Learning this process and wrongfully defining it as obedience to my parents has predisposed me to errors in judgement that have resulted in being molested and raped as a child (by one whom I identified as a trusted authority figure to whom I should submit) against whom I had no recourse. As an adult, it predisposed me to submitting myself to the unjust spiritual abusers and religious authorities in a very damaging, cultic Evangelical church that preached the Gospel and laid hands on the sick and operated in the gifts of the Spirit that I believed qualified them as trustworthy. For this reason, I believe that the costs of unquestioned submission and ideals like “First Time Obedience” do far more damage than good. It is convenient for parents who believe that they are acting in the best interest of their children, but I believe that trusting and naive young girls and women very much like me have reaped terrible consequences of this type of unqualified and demanded obedience.

Please consider this following technique of self-deprecation used as a tried, tested and true technique of thought reform. I believe that just as adults who are subjected to spiritual abuse suffer these consequences, I believe that these are very similar dynamics that I learned in my own home because I did not fit the expected norm. And I believe that this made the process of religious conversion in a Bible-based cult all the easier and more familiar for me, almost seeming to offer a solution to my primary problem: my perpetual failure to earn my parents acceptance. If I have lusted after anything in my life, surely nothing has compared to the idolatrous lust I’ve followed in seeking after my parents’ approval. And the quest to satisfy that lust has hurt me far more than any other factor in my life. My parents never intended this to be so, but they didn't undertand that they were fostering idolatry in my heart. Surely they never would have done so if they had known. None of us knew.

Son of David, have mercy on me for having served them, my own lust for their acceptance and the wounds of my own heart. All I ever really desired was You and wholeness in You through your Atoning Blood. And I didn’t know any better. Please spare Your people this same pain. My heart is ever contrite before You, my Creator. Ever let Your strength be made perfect in my – Oh so many – weaknesses. Search me, know me, see if there be any wicked way in me, and lead me in the way everlasting.


From Biderman’s Chart of Coercison on the reFocus website:

Devaluing the Individual

  • Creates fear of freedom
  • Creates dependence upon captors
  • Creates feelings of helplessness
  • Develops lack of faith in individual capabilities

Abusive leaders are frequently uncannily able to pick out traits church members are proud of and to use those very traits against the members.
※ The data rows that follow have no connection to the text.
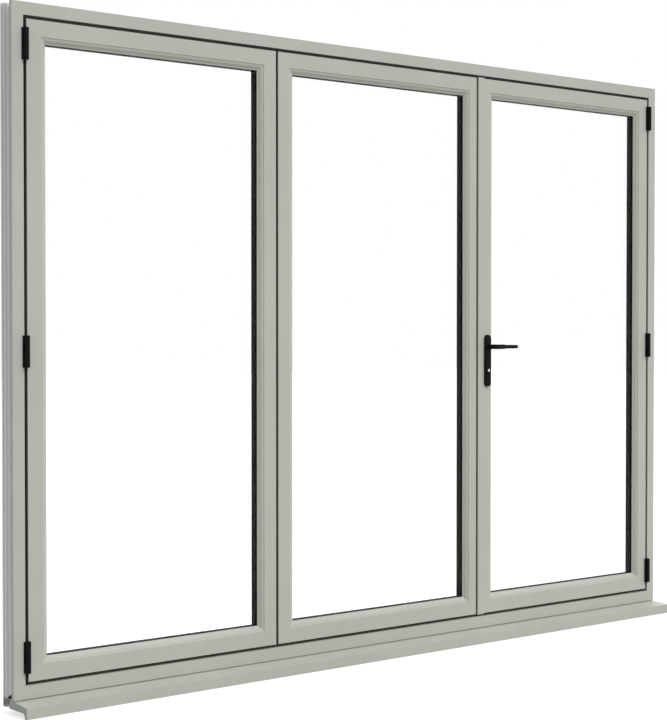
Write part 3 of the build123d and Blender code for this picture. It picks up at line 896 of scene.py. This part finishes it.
@dataclass
class HingeRow:
    """Three knuckle hinges in a row, with pins, between two neighbouring bars."""

    pin_node: str
    loose_node: str
    pin_body: str
    loose_body: str
    pin_side: int
    face: Side
    material: Material
    barrel_radius: float = 8.4 * MM
    axis_out: float = 8.7 * MM
    height: float = 98.5 * MM
    knuckle_gap: float = 0.3 * MM
    wing_half_width: float = 11.6 * MM
    wing_thickness: float = 3.0 * MM
    wing_clearance: float = 0.4 * MM
    rounding: float = 1.0 * MM
    sharp: float = math.radians(50)
    web_start: float = 4.62 * MM
    web_margin: float = 0.3 * MM
    web_step: float = 0.2 * MM
    pin_radius: float = 4.0 * MM
    pin_clearance: float = 0.05 * MM
    pin_head: float = 5.2 * MM
    head_height: float = 0.9 * MM
    head_rounding: float = 0.54 * MM
    barrel_sides: int = 40
    pin_sides: int = 24
    head_sides: int = 32

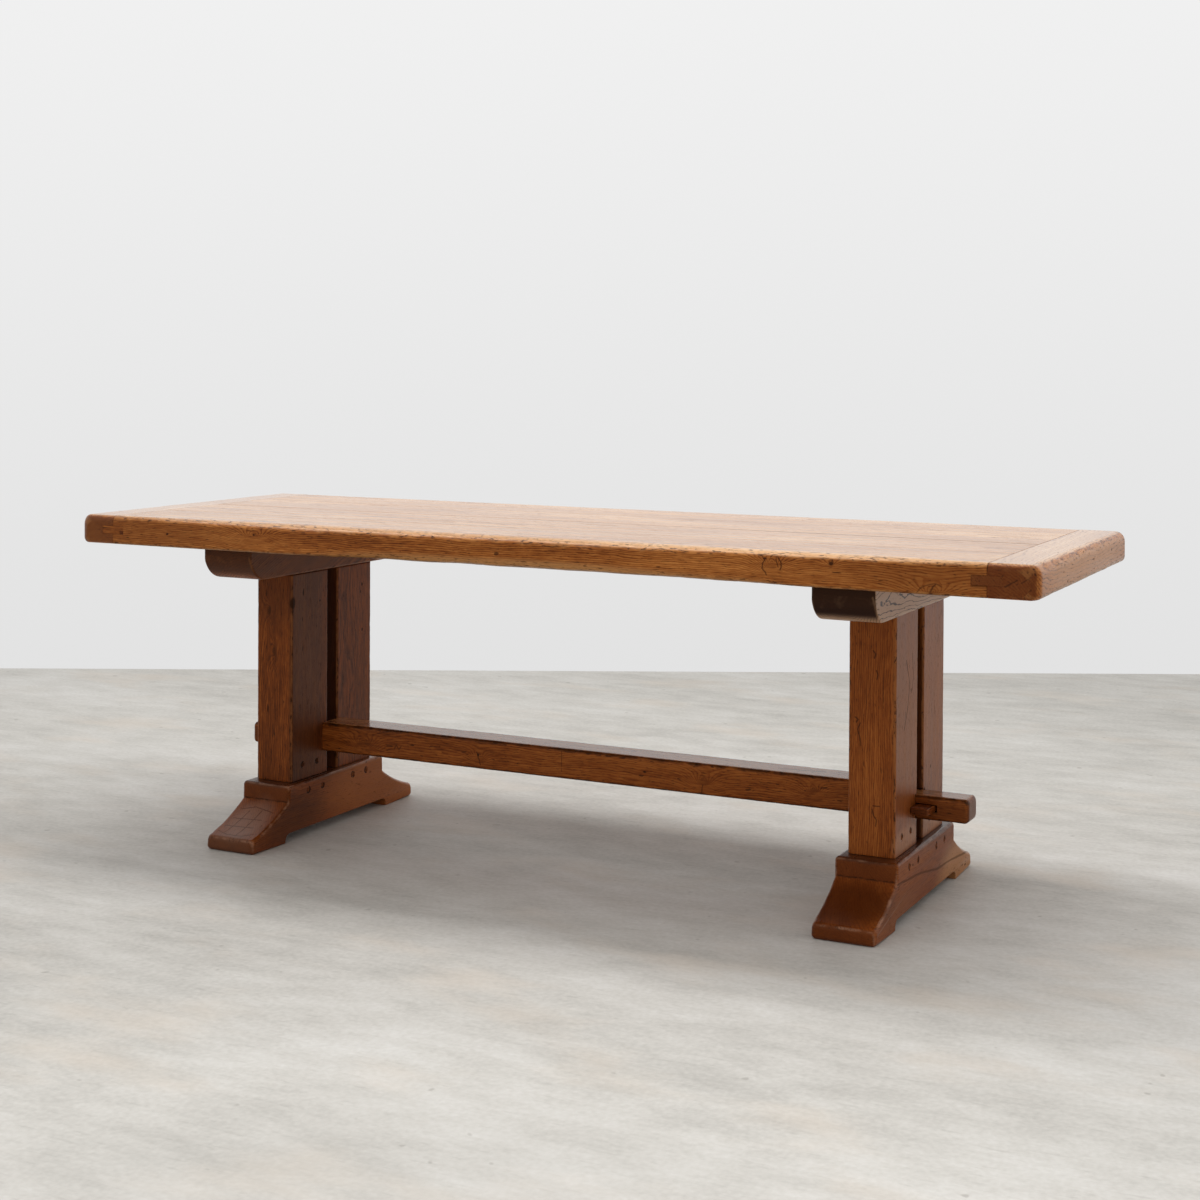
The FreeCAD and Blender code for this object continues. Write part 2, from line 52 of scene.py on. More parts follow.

Those with natural gifts in the areas of music may be told they are proud or puffed up or "anxious to be up front" if they want to use their talents and denied that opportunity. Those with discernment are called judgmental or critical, the merciful are lacking in holiness or good judgment, the peacemakers are reminded the Lord came to bring a sword, not peace. Sometimes efforts are made to convince members that they really are not gifted teachers or musically talented or prophetically inclined as they believed they were. When members begin to doubt the one or two special gifts they possess which they have always been sure were God-given, they begin to doubt everything else they have ever believed about themselves, to feel dependent upon church leaders and afraid to leave the group. ("If I've been wrong about even *that*, how can I ever trust myself to make right decisions ever again?").

Warning Signs:

Unwillingness to allow members to use their gifts. Establishing rigid boot camp-like requirements for the sake of proving commitment to the group before gifts may be exercised. Repeatedly criticizing natural giftedness by reminding members they must die to their natural gifts, that Paul, after all, said, "When I'm weak, I'm strong," and that they should expect God to use them in areas other than their areas of giftedness. Emphasizing helps or service to the group as a prerequisite to church ministry. This might take the form of requiring that anyone wanting to serve in any way first have the responsibility of cleaning toilets or cleaning the church for a specified time, that anyone wanting to sing in the worship band must first sing to the children in Sunday School, or that before exercising any gifts at all, members must demonstrate loyalty to the group by faithful attendance at all functions and such things as tithing. No consideration is given to the length of time a new member has been a Christian or to his age or station in life or his unique talents or abilities. The rules apply to everyone alike. This has the effect of reducing everyone to some kind of lowest common denominator where no one's gifts or natural abilities are valued or appreciated, where the individual is not cherished for the unique blessing he or she is to the body of Christ, where what is most highly valued is service, obedience, submission to authority, and performance without regard to gifts or abilities or, for that matter, individual limitations.
Consider that this is what you are doing to your children when you demand your way and your desires for their lives, even from the time they are small and seek only to run to you and hide themselves in the comfort under the shadow of your wings. No parent desires to reduce their children into automatons or two dimensional beings with no depth of character to leave them wounded and confused. But that it what happens to many of us. We were not made for the Sabbath rest but the Sabbath rest was made for us. Yet for many of us there is only striving to meet demands of perfection wherein there is no rest for the people of God. So many of these parenting paradigms are millstones, hung around the necks of little ones. And we weep.